Em 1927, após ser derrotado em Mossoró (RN), Lampião cruzou o rio São Francisco e internou-se na Bahia, justamente no Raso da Catarina, área onde atuara Antônio Conselheiro. Grandes guerreiros de Canudos, Pajeú e João Abade, sob cujo comando sertanejos derrotaram três expedições militares, usaram em seus combates táticas de guerrilha semelhantes às que viriam a ser usadas pelos cangaceiros de Lampião décadas depois. Ap
esar de ser um personagem arcaico, que usava patuás e rezas bravas característicos da religiosidade medieval, Lampião, cuja inteligência e bravura eram reconhecidas até pelos inimigos, utilizou vários ardis para se manter tanto tempo no cangaço. As táticas iam desde o suborno de comandantes de volantes até a conquista da simpatia e apoio da população com boas ações isoladas, como fazem, nos dias de hoje, os traficantes dos morros cariocas. "Conversei com vários ex-chefes de volantes que me confirmaram ter recebido dinheiro de Lampião para fugir ao combate", revela o pesquisador Antonio Amaury. Espremida entre os cangaceiros e a polícia, quase sempre tão brutal quanto os bandidos, a população civil não sabia a quem recorrer.
Lampião se sentia tão seguro do seu poder que, em 1925, chegou a mandar um telegrama ao governador de Pernambuco propondo que esse dominasse o estado até Arcoverde (então Rio Branco), enquanto ele governaria o sertão. Embora o fato tenha sido apenas uma brincadeira do Rei do Cangaço, dá uma idéia da sua certeza de impunidade ao atacar vilas do interior.
Polêmica
As comemorações pelo centenário de Lampião e a proposta, aprovada por unanimidade pela Câmara de Triunfo (PE), de construção de uma estátua em homenagem ao cangaceiro dois metros mais alta que o Cristo Redentor serviram para reacender antigos rancores. Um dos mais tenazes inimigos do bandoleiro, Davi Jurubeba passou oito anos perseguindo os cangaceiros na caatinga e se irrita à simples menção da idéia. "Lampião foi um bandido cruel e estuprador. Como podem querer homenagear alguém como ele?", pergunta Jurubeba, que perdeu 17 parentes nas mãos dos cangaceiros. O pernambucano, que garante jamais ter fugido dos bandidos, jura que, se fosse mais jovem, impediria a construção do monumento. Com certeza, obteria sucesso. Quem teria coragem de contrariar o homem que jamais fugiu de Lampião?

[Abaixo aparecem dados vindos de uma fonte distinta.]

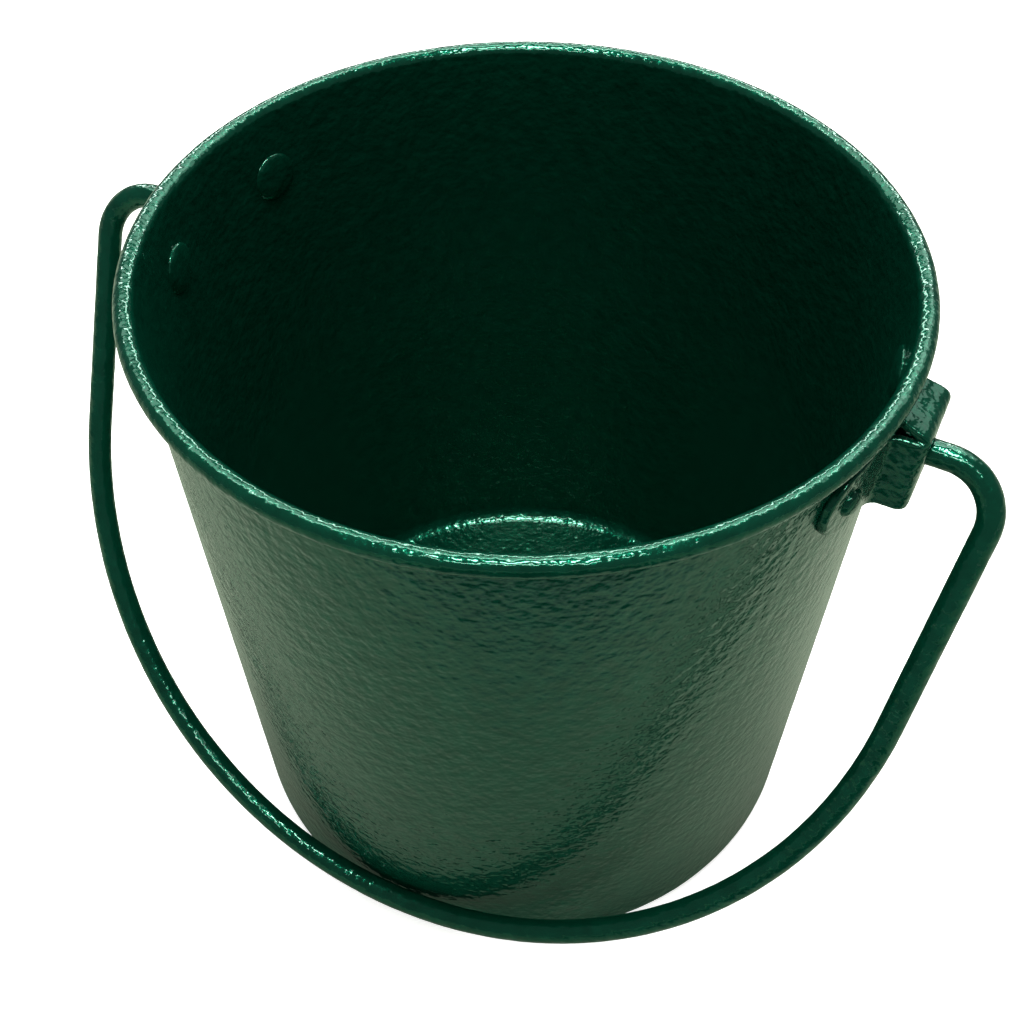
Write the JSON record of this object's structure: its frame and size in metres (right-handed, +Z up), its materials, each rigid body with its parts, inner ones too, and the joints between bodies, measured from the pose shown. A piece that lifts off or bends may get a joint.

Filho de João Bezerra, o comandante da volante que matou o Rei do Cangaço, o administrador de empresas Paulo Brito, acredita que há uma tentativa de transformar Lampião em um herói. "Reconheço sua valentia, mas ele foi um bandido, que jamais poderia servir de exemplo para ninguém", diz ele, que já hospedou em sua casa, em Recife, Vera Ferreira, neta do bandoleiro. Brito lembra que seu pai, apelidado de Cão Coxo pelos cangaceiros, admirava Lampião, que também o respeitava, apesar da inimizade de ambos.
Cangaceiros , como Ilda Ribeiro de Souza, a Sila, e Manuel Dantas Loiola, o Candieiro, morador de Buíque (PE), participaram das homenagens na época; que, na opinião deles, estão corretas. Ambos escaparam da batalha de Angicos. Quando fugia sob cerrado tiroteio, Sila viu a amiga Enedina ser morta com um tiro na cabeça pelos soldados. "Em meus dois anos no cangaço, vi Lampião matar traidores e inimigos em combate, quando as chances são iguais para os dois lados, mas nunca tive notícias de que ele assassinasse inocentes ou desrespeitasse famílias", afirma.

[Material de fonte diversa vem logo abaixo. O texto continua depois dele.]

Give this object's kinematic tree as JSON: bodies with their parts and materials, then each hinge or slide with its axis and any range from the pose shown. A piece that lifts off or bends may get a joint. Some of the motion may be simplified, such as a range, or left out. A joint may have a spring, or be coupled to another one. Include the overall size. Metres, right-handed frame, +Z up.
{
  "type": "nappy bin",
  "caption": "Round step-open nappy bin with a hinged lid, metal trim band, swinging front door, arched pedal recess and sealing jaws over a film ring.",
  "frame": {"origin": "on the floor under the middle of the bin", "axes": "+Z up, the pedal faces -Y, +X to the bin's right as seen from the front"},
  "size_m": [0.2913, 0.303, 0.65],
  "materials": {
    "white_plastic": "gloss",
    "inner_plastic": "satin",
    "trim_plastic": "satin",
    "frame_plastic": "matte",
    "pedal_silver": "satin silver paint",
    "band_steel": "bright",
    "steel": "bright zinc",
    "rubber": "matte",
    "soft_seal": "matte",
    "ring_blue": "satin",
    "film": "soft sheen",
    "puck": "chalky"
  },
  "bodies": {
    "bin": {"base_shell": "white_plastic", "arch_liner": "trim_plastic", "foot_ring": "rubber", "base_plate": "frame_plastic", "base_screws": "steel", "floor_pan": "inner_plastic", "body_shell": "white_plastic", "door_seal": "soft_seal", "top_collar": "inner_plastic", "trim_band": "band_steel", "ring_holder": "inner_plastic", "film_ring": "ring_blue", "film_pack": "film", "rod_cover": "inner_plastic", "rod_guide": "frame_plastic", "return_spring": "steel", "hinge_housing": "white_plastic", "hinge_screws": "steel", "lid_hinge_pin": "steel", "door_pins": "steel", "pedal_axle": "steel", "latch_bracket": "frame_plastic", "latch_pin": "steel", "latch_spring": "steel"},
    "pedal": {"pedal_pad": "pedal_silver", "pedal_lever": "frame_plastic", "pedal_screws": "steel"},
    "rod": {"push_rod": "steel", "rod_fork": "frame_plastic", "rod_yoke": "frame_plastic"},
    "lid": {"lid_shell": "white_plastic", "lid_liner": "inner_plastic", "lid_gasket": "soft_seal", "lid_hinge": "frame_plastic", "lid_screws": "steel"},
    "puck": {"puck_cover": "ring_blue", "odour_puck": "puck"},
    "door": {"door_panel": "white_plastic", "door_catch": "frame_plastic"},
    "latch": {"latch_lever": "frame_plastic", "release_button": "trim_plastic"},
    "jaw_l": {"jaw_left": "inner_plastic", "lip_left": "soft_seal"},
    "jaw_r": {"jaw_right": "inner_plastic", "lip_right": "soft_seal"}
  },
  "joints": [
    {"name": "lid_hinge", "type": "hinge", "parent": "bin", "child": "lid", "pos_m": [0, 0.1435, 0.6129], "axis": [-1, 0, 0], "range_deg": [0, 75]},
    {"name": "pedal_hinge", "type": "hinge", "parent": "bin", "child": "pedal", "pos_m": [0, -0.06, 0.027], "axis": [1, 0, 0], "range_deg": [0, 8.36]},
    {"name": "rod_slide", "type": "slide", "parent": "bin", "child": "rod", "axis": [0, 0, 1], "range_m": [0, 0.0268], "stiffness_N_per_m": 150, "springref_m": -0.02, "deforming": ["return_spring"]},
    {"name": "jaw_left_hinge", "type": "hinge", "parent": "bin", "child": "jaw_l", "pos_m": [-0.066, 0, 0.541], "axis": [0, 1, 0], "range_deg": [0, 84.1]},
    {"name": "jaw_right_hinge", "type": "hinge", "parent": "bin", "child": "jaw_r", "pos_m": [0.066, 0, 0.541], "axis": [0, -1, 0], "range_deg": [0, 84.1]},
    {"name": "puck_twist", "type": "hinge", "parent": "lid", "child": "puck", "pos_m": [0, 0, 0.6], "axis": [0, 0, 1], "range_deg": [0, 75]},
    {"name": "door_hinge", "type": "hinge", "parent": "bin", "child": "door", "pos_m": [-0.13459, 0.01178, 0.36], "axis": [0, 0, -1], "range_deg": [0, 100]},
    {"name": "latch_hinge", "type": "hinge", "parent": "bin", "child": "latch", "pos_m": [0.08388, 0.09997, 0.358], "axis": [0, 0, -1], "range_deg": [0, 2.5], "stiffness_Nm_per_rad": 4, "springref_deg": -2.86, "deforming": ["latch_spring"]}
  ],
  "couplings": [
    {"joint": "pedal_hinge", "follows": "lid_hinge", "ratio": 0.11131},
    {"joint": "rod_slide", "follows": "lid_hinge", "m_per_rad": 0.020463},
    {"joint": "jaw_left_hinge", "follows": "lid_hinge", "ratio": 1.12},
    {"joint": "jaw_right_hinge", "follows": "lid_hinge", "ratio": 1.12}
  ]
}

Hoje um pacato comerciante, Candieiro, anos atras se encontrou, no local do massacre, com o velho inimigo Panta de Godoy, matador de Maria Bonita, lembra que Lampião aparentava estar cansado das lutas no sertão. "Ele dizia que só brigava se estivesse num apuro muito grande e não tivesse outro jeito", revela. Vera Ferreira diz ver o avô famoso como um homem que não podia agir de outra forma diante das circunstâncias que o levaram ao cangaço. O pai, José Ferreira, foi morto pelo delegado Amarílio Vilar, inimigo de Lampião. "Ele não foi herói nem bandido. Foi um homem valente, que, junto com seus cangaceiros, enfrentou a injusta ordem social vigente. Se não fizesse isso, seria um omisso, como tantos da época", afirma.

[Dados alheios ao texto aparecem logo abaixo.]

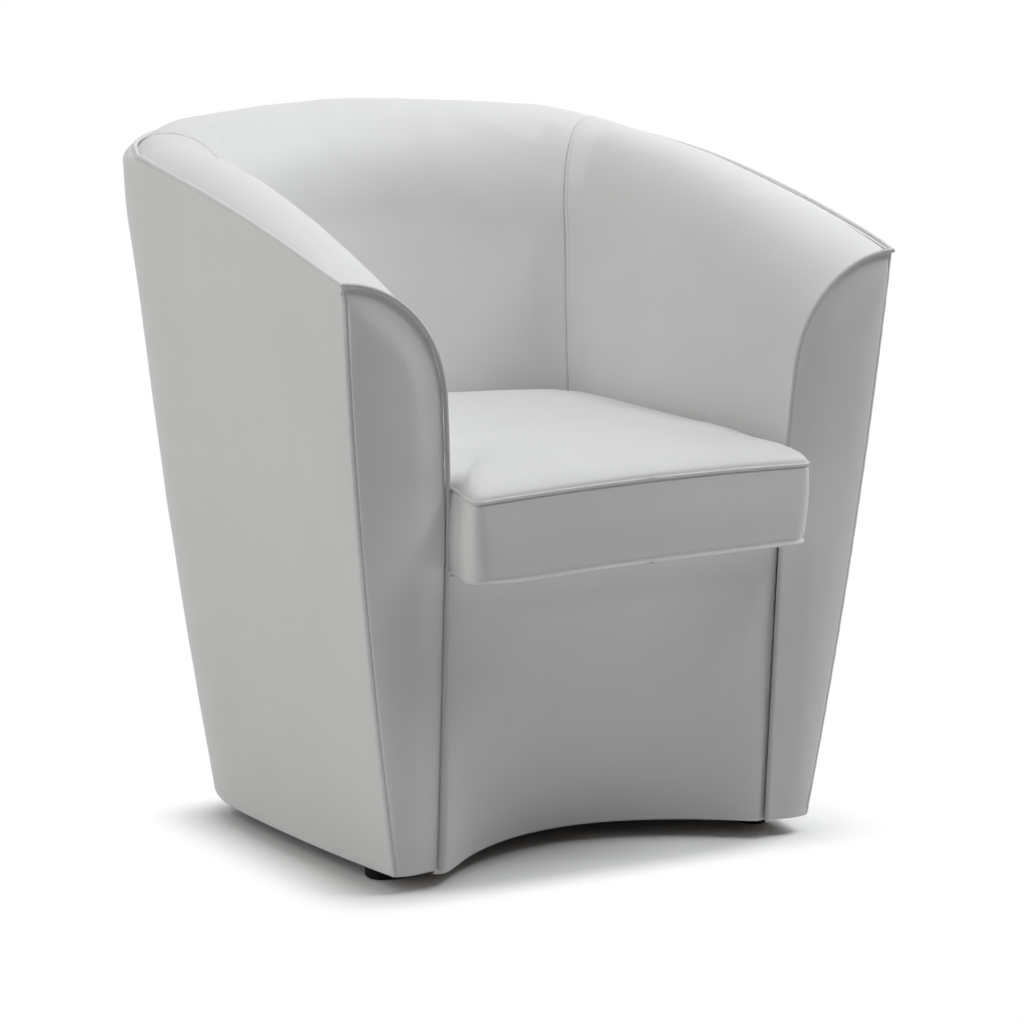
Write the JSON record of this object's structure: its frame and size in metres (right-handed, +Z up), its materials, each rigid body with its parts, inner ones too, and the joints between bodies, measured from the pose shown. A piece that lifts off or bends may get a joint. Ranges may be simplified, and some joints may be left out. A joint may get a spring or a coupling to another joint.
{
  "type": "tub armchair",
  "caption": "Tub armchair with arms and back in one rolled sweep, piped edges, a loose box seat cushion, a drawn-in front panel and low round glides.",
  "frame": {"origin": "on the floor, below the middle of the chair front to back and side to side", "axes": "+Z up, -Y the front of the seat, +X the left hand of a person sitting in it"},
  "size_m": [0.704, 0.7334, 0.8096],
  "materials": {
    "leather": "smooth pale grey-white leather with a soft sheen",
    "foam": "open cell foam and wadding",
    "plywood": "bare bent plywood",
    "timber": "bare hardwood",
    "webbing": "woven webbing and lining",
    "glide_plastic": "black moulded plastic",
    "steel": "zinc plated",
    "zip_metal": "bright metal"
  },
  "bodies": {
    "chair": {"left_outer_cover": "leather", "right_outer_cover": "leather", "outer_back_cover": "leather", "left_facing_cover": "leather", "right_facing_cover": "leather", "left_arm_cover": "leather", "right_arm_cover": "leather", "inner_back_cover": "leather", "front_panel_cover": "leather", "left_facing_welt": "leather", "right_facing_welt": "leather", "top_welt": "leather", "left_arm_foam": "foam", "right_arm_foam": "foam", "back_foam": "foam", "left_side_padding": "foam", "right_side_padding": "foam", "outer_back_padding": "foam", "left_facing_padding": "foam", "right_facing_padding": "foam", "front_panel_padding": "foam", "left_outer_board": "plywood", "right_outer_board": "plywood", "outer_back_board": "plywood", "left_inner_board": "plywood", "right_inner_board": "plywood", "inner_back_board": "plywood", "front_panel_board": "plywood", "left_arm_front": "plywood", "right_arm_front": "plywood", "left_arm_rail": "timber", "right_arm_rail": "timber", "back_top_rail": "plywood", "left_base_rail": "timber", "right_base_rail": "timber", "rear_base_rail": "timber", "front_base_rail": "timber", "left_rear_post": "timber", "right_rear_post": "timber", "back_studs": "timber", "left_seat_rail": "timber", "right_seat_rail": "timber", "front_seat_rail": "timber", "rear_seat_rail": "timber", "crosswise_straps": "webbing", "lengthwise_straps": "webbing", "seat_deck": "webbing", "dust_cover": "webbing", "front_left_glide": "glide_plastic", "front_right_glide": "glide_plastic", "rear_left_glide": "glide_plastic", "rear_right_glide": "glide_plastic", "glide_studs": "steel", "tee_nuts": "steel"},
    "cushion": {"cushion_top_panel": "leather", "cushion_side_band": "leather", "cushion_bottom_panel": "leather", "cushion_core": "foam"},
    "zip": {"zip_slider": "zip_metal"}
  },
  "joints": [
    {"name": "cushion_lift", "type": "slide", "parent": "chair", "child": "cushion", "axis": [0, 0, 1], "range_m": [0, 0.48]},
    {"name": "zip_run", "type": "hinge", "parent": "cushion", "child": "zip", "pos_m": [0, -0.15336, 0.3952], "axis": [0, 0, 1], "range_deg": [-44, 0]}
  ]
}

- O matador de Lampião, João Bezerra, morto em 1970, tinha, curiosamente, uma trajetória muito semelhante à de sua vítima. Acusado de ter sido um dos fornecedores de armas aos cangaceiros, Bezerra, entre outras coincidências, nasceu no mesmo dia e ano de Lampião.
- Apesar de ter vivido tanto tempo no cangaço, em alguns casos exterminando famílias inteiras, como os Gilo e os Quirino, Lampião jamais conseguiu matar Zé Saturnino, seu primeiro grande inimigo, e Zé Lucena, responsável indireto pela morte de seu pai, e pela sua própria, como comandante de João Bezerra.